Another thing we’ve decided to bump up in priority is stabilizing the download queue. Our current problem is that NA2 and the NTK Daemon are sharing bits of the functionality, which leads to inconsistencies in our diagnostics tracking, downloads disappearing when closing an NA2 session, as well as creating difficulties in testing and quality assurance. We will move this functionality completely into the Daemon, while also addressing bugs and making minor improvements, such as retrying failed deployments in cases where the network connection was lost. So far, we’ve found several major improvements we can make, and are excited to ship this in Q2.
But even more exciting is the fact that we finalized UX discussions about uninstall, which means work can get started. For Q2, we intend to give you the ability to uninstall products, starting with content products and progressing through all other types of products.
And lastly, I’m loving the response to our transparency efforts! To make sure you’re in the loop for all the exciting things happening in Native Access, here’s a preview of the current initiatives we’re working on:
Note: The order of topics and priorities are not fully locked in and subject to change. Everything in progress is in active development. No accurate time frame can be given at this stage.
And of course, a reminder that our team reads all incoming feedback, so please do drop a feature request here if you have one. For any support you might need, please visit our support channel and drop a ticket there. The support team has been helping us tremendously by keeping an eye on emerging concerns, frustrations, and negative trends, and we couldn’t do all that we’re doing without them.
Native Access 2 is fulfilling its promise to be more transparent. This quarter we’ve given you a glimpse into our startup issues, and next quarter we’ll talk more about how we’ve been tackling our shortcomings with deployment success rate.

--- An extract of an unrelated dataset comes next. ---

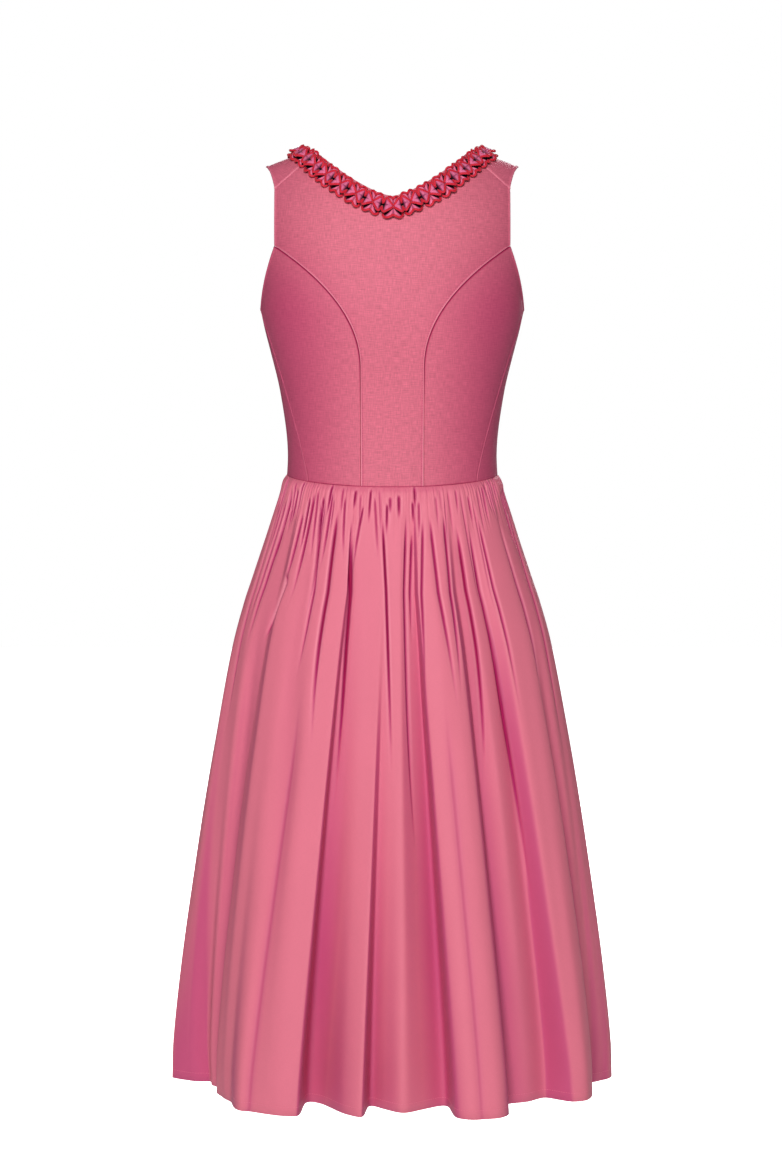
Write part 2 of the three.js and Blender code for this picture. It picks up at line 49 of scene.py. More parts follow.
def table(columns, rows):
    """A table of numbers as one array for each named column."""
    return dict(zip(columns.split(), np.array(rows, float).T))


# ---- sizes, as in the CAD model ----
ROUNDNESS = 2.3
UNDERARM = -177.0
SIDE_WAIST = -372.0
WAIST_DIP, WAIST_CURVE = 9.5, 1.5
HEM = -1103.0
SHOULDER_PEAK, SHOULDER_SLOPE, SHOULDER_BLUNT = 51.7, 0.406, 40.0
NECK_HALF = 88.5
NECK_LEVEL, NECK_RISE, NECK_POWER = -48.2, 53.5, 1.45
SHOULDER_SEAM_X, SHOULDER_SEAM_LEVEL = 137.0, -36.0
PRINCESS_WAIST_X, PRINCESS_BEND, PRINCESS_CURVE = 36.5, -245.0, 2.1
CORNER_X, CORNER_LEVEL, ARMHOLE_CURVE = 136.5, -104.0, 0.6
SIDE_SEAM_WAIST_X, UNDERARM_X, SIDE_SEAM_CURVE = 98.0, 154.2, 1.15
RUCHE_WIDTH, RUCHE_PITCH, RUCHE_INSET = 25.0, 22.5, 2.2

BODY = table("level half_width back front", [
    (-386, 124.6, 93.5, 93.5), (-372, 124.5, 93, 93), (-348, 123.8, 92, 94), (-319, 125.4, 92, 98),
    (-283, 130.6, 95, 107), (-260, 135, 98, 114), (-224, 144, 104, 123), (-201, 149.9, 107, 125),
    (-177, 155, 109, 122),
])

SKIRT = table("level half_width depth", [
    (-372, 125.5, 94), (-379, 129.5, 98), (-402, 136.5, 103), (-449, 151, 108), (-497, 166.5, 112),
    (-521, 174.5, 114), (-569, 187.5, 117), (-665, 206, 123), (-762, 223, 129), (-859, 238, 133),
    (-957, 252, 137), (-1055, 263, 139.5), (-1106, 265, 140),
])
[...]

A few important things: with 3.3.0, we deprecated Rosetta 2 and officially dropped support for Mac OS X 10.14. You should be able to use Native Access still, but for any issues you might face we’ll implore you to update your operating system first. Additionally, add serial messaging is now more complete, so you’ll get more clear feedback if something goes wrong, and the ability to take action. Please look out for our release notes of any bug fixes that might solve some concerns you are facing, as we’re hard at work trying to make things better.
Eager to see your feedback and discussions down below. Really enjoyed it last time!